De même, l’idée de l’Arbre des Possibles, avec toutes ces éventualités d’avenirs (souhaitables ou non), m’avait également beaucoup marquée. Je commençais seulement à me plonger dans la science-fiction, et donc à envisager une infinité de futurs possibles, et ce roman m’a véritablement fait « prendre conscience » de l’importance de ce genre littéraire, justement. Il y a un petit côté « méta-science-fiction » dans ce roman, qui interroge sur l’importance d’écrire des romans sur le futur, d’aider le lecteur à se représenter ce qui peut advenir « si » on fait ceci ou « si » on ne change pas cela. Isaac Asimov s’était donné pour mission, à travers ses romans de science-fiction, de proposer à l’humanité présente des futurs « souhaitables » et des futurs « horrifiques », pour lui montrer qu’il ne tenait qu’à elle de prendre le bon ou le mauvais chemin, tantôt en lui agitant au bout du nez quelque chose d’attirant, tantôt en lui mettant le nez dans le plus terrifiant … Mais lui-même avait fini par se dire que c’était inutile, car l’être humain choisira toujours le chemin le plus mortifère, même si des scientifiques et auteurs avaient pris la peine de réfléchir à ce que cela donnera. C’est également la conclusion à laquelle arriveront certains personnages du roman : cela ne sert finalement à rien d’essayer d’avertir l’humanité qu’elle fonce dans le mur, car elle n’aspire qu’à appuyer toujours plus fort sur l’accélérateur.

Je vais m’arrêter là, mais vous comprenez, je pense, que je continue à trouver que ce roman offre tout un tas de pistes de réflexion au lecteur. C’est, selon moi, le point fort de ce récit : on sent que l’auteur a une fascination (plus ou moins morbide, il faut le reconnaitre) pour l’avenir de l’humanité, ainsi que pour la figure du visionnaire qui parle dans le vide.

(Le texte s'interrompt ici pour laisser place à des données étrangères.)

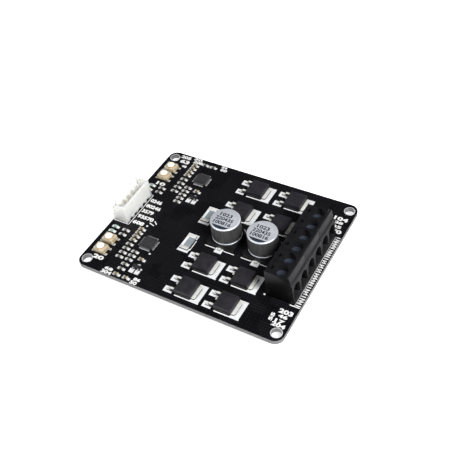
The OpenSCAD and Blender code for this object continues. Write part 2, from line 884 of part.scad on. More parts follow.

Mais voilà, le gros problème, c’est qu’on sent que monsieur Werber s’estime être un de ces visionnaires incompris, un de ces êtres à l’intelligence et  à la lucidité supérieures qui sont « condamnés » à vivre entourés de faibles idiots aveugles. L’héroïne est d’une vanité et d’un égocentrisme monstrueux, qui prend de haut toutes les personnes qu’elle côtoie … sauf son génie de grand frère qui a le droit à un peu plus de considération (mais pas trop, quand même, car elle s’estime quand même meilleure que lui, vu qu’après tout, elle est l’expérience la plus aboutie, la mieux réussie, lui n’était que le « prototype » trop faible pour exploiter pleinement toutes ses facultés). C’est vraiment ce qui m’a agacée dans cette relecture : cet écrasement de ceux qui ne sont pas aussi « éclairés » que ces rares élus capables de voir plus loin que le court terme. Oui, je veux bien reconnaitre qu’une bonne partie des individus ne passent pas l’intégralité de leur journée à s’interroger sur les conséquences au long terme de leur dernier passage chez le coiffeur, mais cela ne veut pas dire que toutes ces personnes « méritent » d’être méprisées.

Six-cent pages à subir les élucubrations mégalomanes d’une ado de seize ans qui se croit « charismatique » et s’imagine investie d’une mission unique (« je suis la seule à pouvoir changer le cours de l’histoire, l’unique à pouvoir ouvrir les yeux de mes contemporains, celle qui doit leur montrer le chemin, celle qui doit subir le martyre de leur aveuglement et de leur cruauté »), je peux vous dire que c’est long. Je vous épargnerais donc l’étalage de tous les autres points négatifs de ce roman, car celui-ci les résume tous. Toutes les bonnes idées sont parasitées par un déballage de réflexions pseudo-philosophiques qui ne font que mettre en lumière l’orgueil démesuré de l’auteur qui, en plus, se croit drôle (alors que franchement, son « humour » est de très mauvais goût). Les personnages sont caricaturaux au possible, mais ils se croient « complexes et subtils ». La narration est lourde, mais se prétend « poétique ». Cela peut convaincre ceux qui ne sont pas très difficiles et qui n’ont pas encore lu de meilleurs livres du même genre … mais c’est tout. Il y a quelques pistes de réflexions qui peuvent être intéressantes, mais elles sont bien mieux amenées et traitées dans un tas d’autres romans de science-fiction, donc clairement, pas la peine de s’embêter avec celui-ci. J’ai (re)testé pour vous, il n’en vaut pas la peine.